■ Task to complete: Write out again the entries from the first line to the line that includes "skin, so the", keeping both of those lines.

Data records:
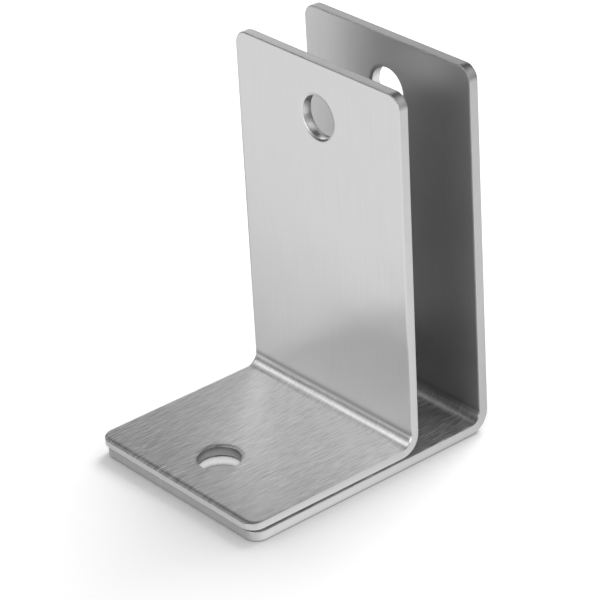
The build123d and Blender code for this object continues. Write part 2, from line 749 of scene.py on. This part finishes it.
@dataclass
class FoldedAngle:
    """A strip of sheet that is punched twice and folded once.

    The flat strip lies with its outer skin down. It is folded up about a line above its inner
    skin, so the flange keeps its place and the ear swings up. Lengths are in millimetres.

    Attributes:
        kind: What sets this strip apart from the other one.
        lowest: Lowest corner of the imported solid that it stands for.
        highest: Highest corner of that solid.
        thickness: Thickness of the sheet.
        flange_hole_x: Where the wall screw's axis crosses the flange.
        ear_hole_z: Height of the panel bolt's axis.
        hole_radius: Radius of both holes.
        bend_inner_radius: Radius inside the fold.
        corner_radius: Radius of the strip's four corners.
        ear_end_roll: Rollover at the ear's free end.
        hole_roll: Rollover at the holes.
        lip_radius: Small round between the rolled skin and the cut wall.
        outer_round: Round of the outer skin's rim along the outline.
        mill_share: Share of that round, from the outer skin up, that looks like the skin.
        hole_round: Round of the outer skin's rim at the holes.
        lift_reach: How far in from the outline the flange's outer skin rises. It has to be less
            than the corners' radius, because the rings that bend follow the outline.
        lift_curve: How much of that rise lies close to the outline.
        tear_share: Share of the sheet that tore instead of being cut, on the outer side.
        tear_taper: How much wider a hole is where it tore out.
        bend_bulge: How far the squeezed metal swells sideways at the fold's inner skin.
        flat_guard: Width of the narrow flat faces inside the rolled rims and on both sides of the
            fold's beginning, which keep the skins' shading flat.
        hole_reach: What is nearer than this to a hole's wall belongs to the hole's rim.
        weld: Points nearer than this are one point where the fold meets the flange and the ear.
        corner_steps: Faces round each corner.
        hole_steps: Faces round each hole.
        lip_rings: Rings of faces that bend into the lip.
        roll_rings: Rings of faces that bend into the rollover.
        lift_rings: Rings of faces that rise with the outer skin's rim.
        outer_round_steps: Faces across the round along the outline.
        hole_round_steps: Faces across the round at the holes.
        bend_steps: Faces round the fold.
        plate: The strip's mesh.
    """

    kind: StripKind
    lowest: Vector
    highest: Vector
    thickness: float
    flange_hole_x: float
    ear_hole_z: float
    hole_radius: float
    bend_inner_radius: float = 2.0
    corner_radius: float = 2.4
    ear_end_roll: Roll = Roll(0.4, 0.06)
    hole_roll: Roll = Roll(0.7, 0.18)
    lip_radius: float = 0.05
    outer_round: float = 0.25
    mill_share: float = 1 / 3
    hole_round: float = 0.05
    lift_reach: float = 2.2
    lift_curve: float = 1.2
    tear_share: float = 0.4
    tear_taper: float = 0.02
    bend_bulge: float = 0.05
    flat_guard: float = 0.4
    hole_reach: float = 0.2
    weld: float = 0.002
    corner_steps: int = 14
    hole_steps: int = 80
    lip_rings: int = 4
    roll_rings: int = 14
    lift_rings: int = 5
    outer_round_steps: int = 5
    hole_round_steps: int = 2
    bend_steps: int = 28
    plate: Workpiece = field(default_factory=Workpiece)

    @property
    def bend_outer_radius(self) -> float:
        """Radius outside the fold."""
        return self.bend_inner_radius + self.thickness

    @property
    def bend_start(self) -> float:
        """Where the flange ends and the fold begins, along the strip."""
        return self.highest.x - self.bend_outer_radius

    @property
    def bend_centre_z(self) -> float:
        """Height of the line that the strip is folded about."""
        return self.lowest.z + self.bend_outer_radius

    @property
    def fold(self) -> float:
        """How far the ear is folded up, in radians."""
        return math.radians(self.kind.fold_degrees)

    @property
    def bend_length(self) -> float:
        """Length of the fold along the middle of the sheet."""
        return (self.bend_inner_radius + self.thickness / 2) * self.fold

    @property
    def ear_start(self) -> float:
        """Where the fold ends and the ear begins, along the strip."""
        return self.bend_start + self.bend_length

    @property
    def flat_end(self) -> float:
        """Where the flat strip ends, with no length given to the fold."""
        radii = (self.bend_inner_radius, self.bend_outer_radius)
        tip = max(-radius * math.cos(self.fold) for radius in radii)
        height = self.highest.z - self.bend_centre_z - tip
        return self.bend_start + height / math.sin(self.fold)

    @property
    def middle(self) -> float:
        """Middle of the flat strip, along it."""
        return (self.flat_end + self.lowest.x) / 2

    @property
    def half_width(self) -> float:
        """Half of the strip's width away from the fold, where nothing swells."""
        return self.highest.y - self.bend_bulge

    @property
    def ring_width(self) -> float:
        """How far in the rings reach that the lip and every rollover are bent from."""
        end_rolls = (self.kind.flange_end_roll, self.ear_end_roll)
        rolls = (self.kind.side_roll, *end_rolls, self.hole_roll)
        return max(roll.width for roll in rolls) + self.lip_radius

    def hole_centres(self) -> tuple[Vector, Vector]:
        """Centres of both holes on the flat strip, flange first."""
        ear_hole_along = self.bend_start + self.ear_hole_z - self.bend_centre_z
        return Vector((self.flange_hole_x, 0, 0)), Vector((ear_hole_along, 0, 0))

    def build(self) -> Object:
        """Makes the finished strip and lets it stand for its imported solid.

        Returns:
            The object, in metres and at its place.
        """
        self.cut_blank()
        skin = self.thicken()
        self.roll_inner_rims(skin)
        self.round_outer_rims()
        self.open_torn_holes()
        self.fold_up()
        self.swell_bend()
        self.sort_surfaces()
        self.lay_grain()
        bm = self.plate.bm
        bmesh.ops.scale(bm, vec=Vector((MILLIMETRE,) * 3), verts=bm.verts)
        piece = self.plate.finish(self.kind.name)
        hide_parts(self.kind.node)
        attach(piece, BODY)
        log.info("%s: %d faces", piece.name, len(piece.data.polygons))
        return piece

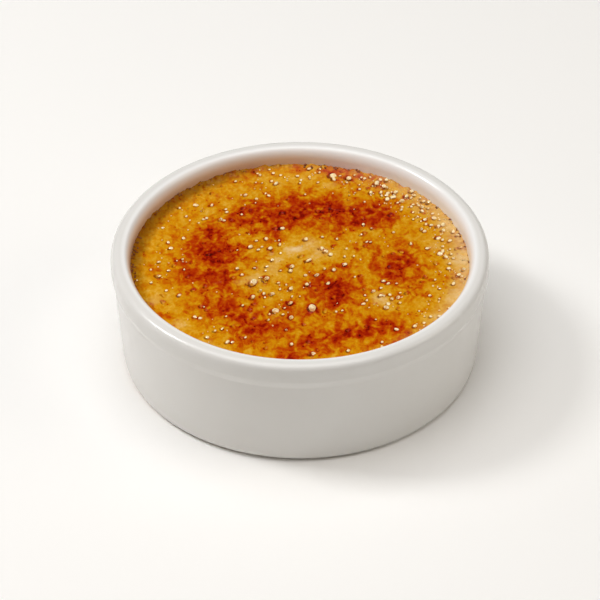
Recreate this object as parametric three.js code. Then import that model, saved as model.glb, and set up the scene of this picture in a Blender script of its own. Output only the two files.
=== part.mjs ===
// Creme brulee: a baked custard with a torched caramel top, in the round porcelain ramekin it is served in.
// Millimetres, +Z up. The origin is the centre of the ramekin's foot, on the table.
import * as THREE from "three";

// ---- Driving dimensions ----

const SEGMENTS = 96; // facets round every turned shape

const rimRadius = 60; // outside of the raised band below the lip, the widest place
const height = 40; // table to the crest of the lip

// Outside of the ramekin, from the table up
const foot = { inner: 47, outer: 52.5, recess: 1.2, slope: 1.6 }; // ring that it stands on, hollow inside it
const base = { radius: 57.4, corner: 3.2 }; // outer wall just above the table, and its rounded lower edge
const neckRadius = 59.25; // outer wall just under the band
const band = { face: 3.7, step: 2.6 }; // upright face of the band, and the height of its step to the wall
const lip = { outerWidth: 2.3, outerHeight: 2.3, innerWidth: 2.4, innerHeight: 4.2 }; // its rounded sides

// Inside of the ramekin
const bore = { mouth: 53.9, floor: 52.6, corner: 6.5, floorLevel: 5.2 };

// Custard
const gap = 0.3; // between custard and porcelain
const custard = {
  level: 33.9, // mean height of the caramel over most of the surface
  climb: 0.7, // how far the edge creeps up the wall
  climbWidth: 4.5, // width of that creeping edge
  rings: 13, // rings of facets across the top
};
const swell = { dome: 0.45, ripple: 0.28 }; // slight dome of the baked top, soft ripples of the melted sugar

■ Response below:
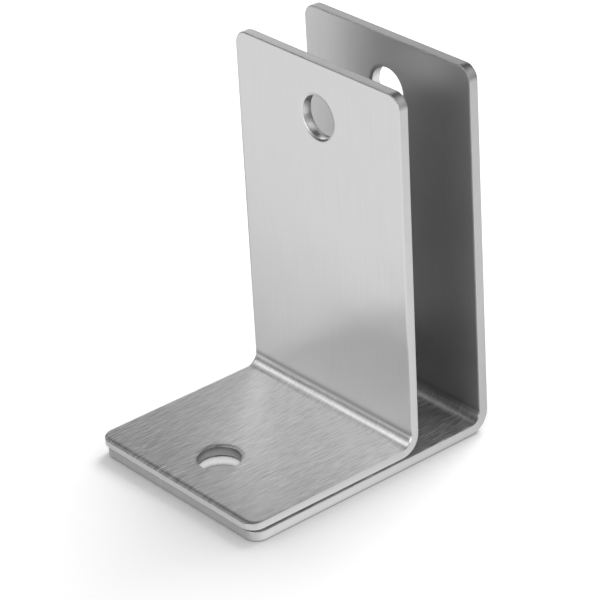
The build123d and Blender code for this object continues. Write part 2, from line 749 of scene.py on. This part finishes it.
@dataclass
class FoldedAngle:
    """A strip of sheet that is punched twice and folded once.

    The flat strip lies with its outer skin down. It is folded up about a line above its inner
    skin, so the flange keeps its place and the ear swings up. Lengths are in millimetres.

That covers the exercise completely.